Stored data:
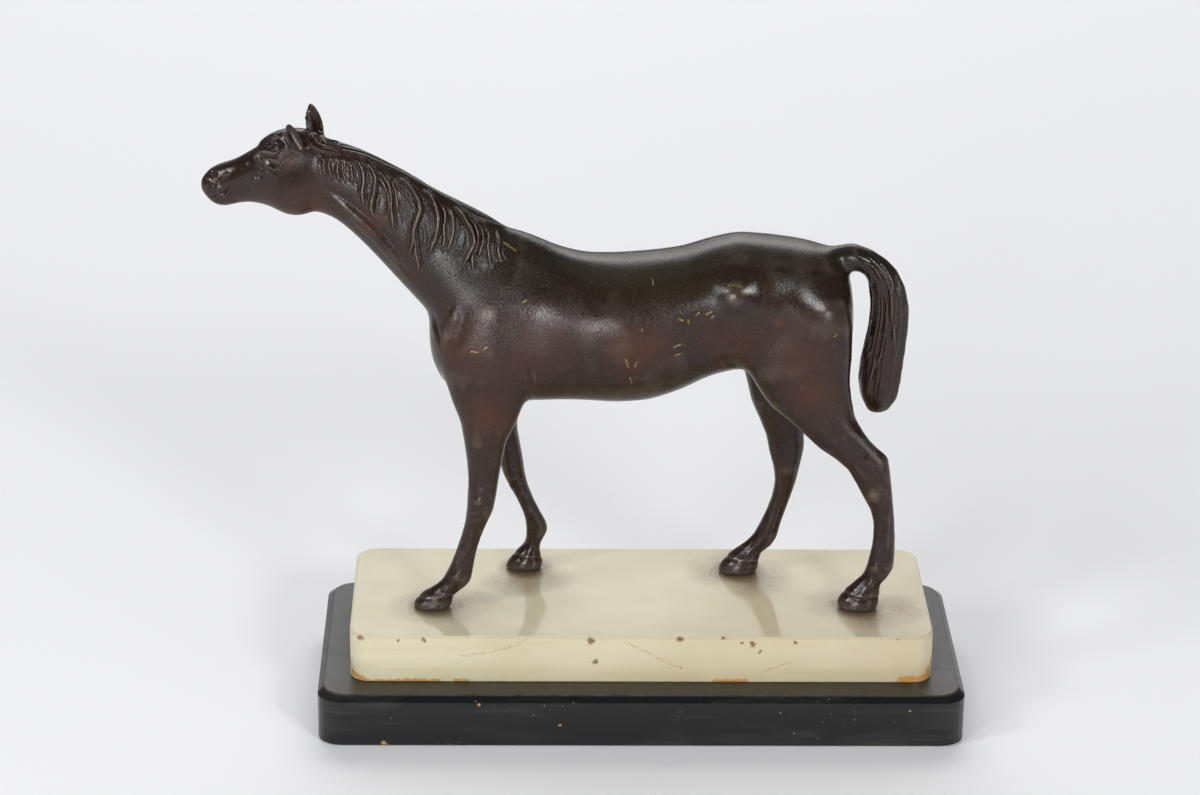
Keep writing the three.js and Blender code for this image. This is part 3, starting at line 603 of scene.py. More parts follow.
class Carving:
    def __init__(self, mesh):
        self.mesh = mesh
        self.tree = tree_of(mesh)
        self.points = points_of(mesh) / MM
        self.normals = normals_of(mesh)
        self.rise = np.zeros(len(self.points))

    def sight(self, knots, sheet):
        """The curve through the knots as it lies on the bronze, with its normals.

        A line of sight that misses the horse, or lands on another part of it far behind, is left out.
        """
        path = []
        for x, above in curve_through(knots):
            hit, normal = self.tree.ray_cast(EYE, sight_line(x, above, sheet))[:2]
            if hit is None or path and (hit / MM - Vector(path[-1][0])).length > LONGEST_JUMP:
                continue
            path.append((hit / MM, normal))
        return rows([p for p, _ in path]), rows([n for _, n in path])

    def across(self, path, through, normal):
        """The same curve on the other side of a mirror plane."""
        normal = np.array(normal)
        mirrored = path - 2 * ((path - np.array(through)) @ normal)[:, None] * normal
        found = [self.tree.find_nearest(Vector(p) * MM)[:2] for p in mirrored]
        return rows([spot / MM for spot, _ in found]), rows([facing for _, facing in found])

    def press(self, path, facing, widths, height, sharp=False, ends=0.35, flip=1):
        """Adds a stroke to the rise of the skin: widths to its left and right, tapered at both ends."""
        if len(path) == 0:
            return
        widths = widths if isinstance(widths, tuple) else (widths, widths)
        reach = max(widths)
        box = np.all((self.points > path.min(0) - reach) & (self.points < path.max(0) + reach), axis=1)
        near = np.flatnonzero(box)
        if len(near) == 0:
            return
        spots = self.points[near]
        at = ((path**2).sum(1) - 2 * spots @ path.T).argmin(1)
        distance = np.linalg.norm(spots - path[at], axis=1)
        share = at / max(1, len(path) - 1)
        taper = np.ones(len(near))
        left = np.full(len(near), widths[0] == widths[1])
        if len(path) > 1:
            taper = fade(share, -0.02, ends) * fade(1 - share, -0.02, ends)
            along = np.gradient(path, axis=0)
            side = np.einsum("kc,kc->k", np.cross(facing, along)[at], spots - path[at])
            left = side * flip > 0
        width = np.where(left, *widths) * (END_WIDTH + (1 - END_WIDTH) * taper)
        u = np.clip(distance / width, 0, 1)
        form = (1 - u) ** 2 if sharp else (1 - u * u) ** 2
        same_side = np.einsum("kc,kc->k", self.normals[near], facing[at]) > 0.1
        self.rise[near] += height * form * taper * same_side

    def stroke(self, sheet, knots, widths, height, mirror=None, **how):
        """Presses along lines of sight, and on the other side of a mirror plane where one is given."""
        path, facing = self.sight(knots, sheet)
        self.press(path, facing, widths, height, **how)
        if mirror:
            self.press(*self.across(path, *mirror), widths, height, flip=-1)

    def finish(self, rounds=0):
        """Moves the skin by all the strokes, and evens it out over a few rounds."""
        print("cut", round(-self.rise.min(), 2), "mm deep and raised", round(self.rise.max(), 2), "mm high")
        put_points(self.mesh, (self.points + self.normals * self.rise[:, None]) * MM)
        if rounds:
            put_points(self.mesh, blurred(points_of(self.mesh), edges_of(self.mesh), rounds, 0.3))


def line_between(first, second, share):
    """A line of nine knots that lies between two curves, at a share of the way."""
    ends = []
    for knots in (first, second):
        line = curve_through(knots, 0.5)
        steps = np.linspace(0, 1, len(line))
        ends.append(np.stack([np.interp(np.linspace(0, 1, 9), steps, line[:, k]) for k in (0, 1)], axis=1))
    return ends[0] + share * (ends[1] - ends[0])


# %% [markdown]
# ## Muscles and joints
# Broad, soft strokes first: the points of hip and shoulder, the hollow of the flank, the long muscle of the
# neck, then knees, hocks and the tendons behind the cannons.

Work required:
Quote only the stretch of lines that starts the data above and ends with the line containing "return rows([spot /", both included.

Exercise response:
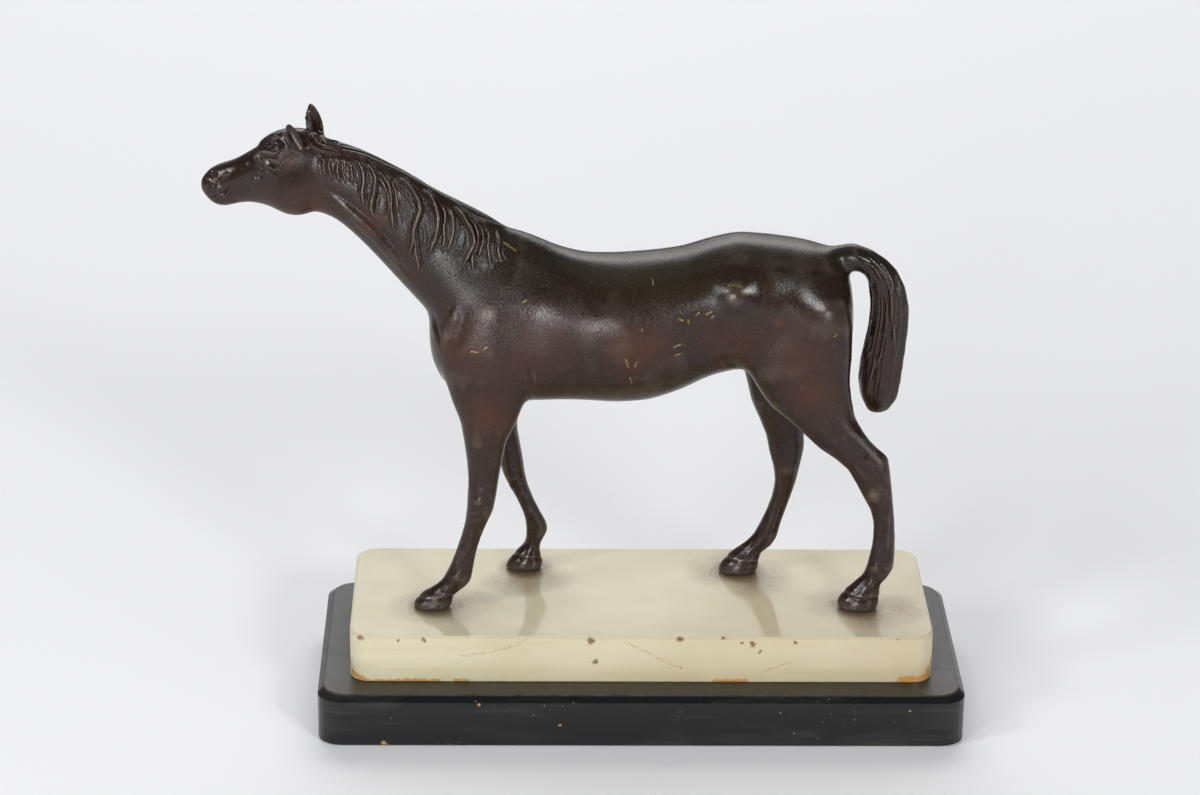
Keep writing the three.js and Blender code for this image. This is part 3, starting at line 603 of scene.py. More parts follow.
class Carving:
    def __init__(self, mesh):
        self.mesh = mesh
        self.tree = tree_of(mesh)
        self.points = points_of(mesh) / MM
        self.normals = normals_of(mesh)
        self.rise = np.zeros(len(self.points))

    def sight(self, knots, sheet):
        """The curve through the knots as it lies on the bronze, with its normals.

        A line of sight that misses the horse, or lands on another part of it far behind, is left out.
        """
        path = []
        for x, above in curve_through(knots):
            hit, normal = self.tree.ray_cast(EYE, sight_line(x, above, sheet))[:2]
            if hit is None or path and (hit / MM - Vector(path[-1][0])).length > LONGEST_JUMP:
                continue
            path.append((hit / MM, normal))
        return rows([p for p, _ in path]), rows([n for _, n in path])

    def across(self, path, through, normal):
        """The same curve on the other side of a mirror plane."""
        normal = np.array(normal)
        mirrored = path - 2 * ((path - np.array(through)) @ normal)[:, None] * normal
        found = [self.tree.find_nearest(Vector(p) * MM)[:2] for p in mirrored]
        return rows([spot / MM for spot, _ in found]), rows([facing for _, facing in found])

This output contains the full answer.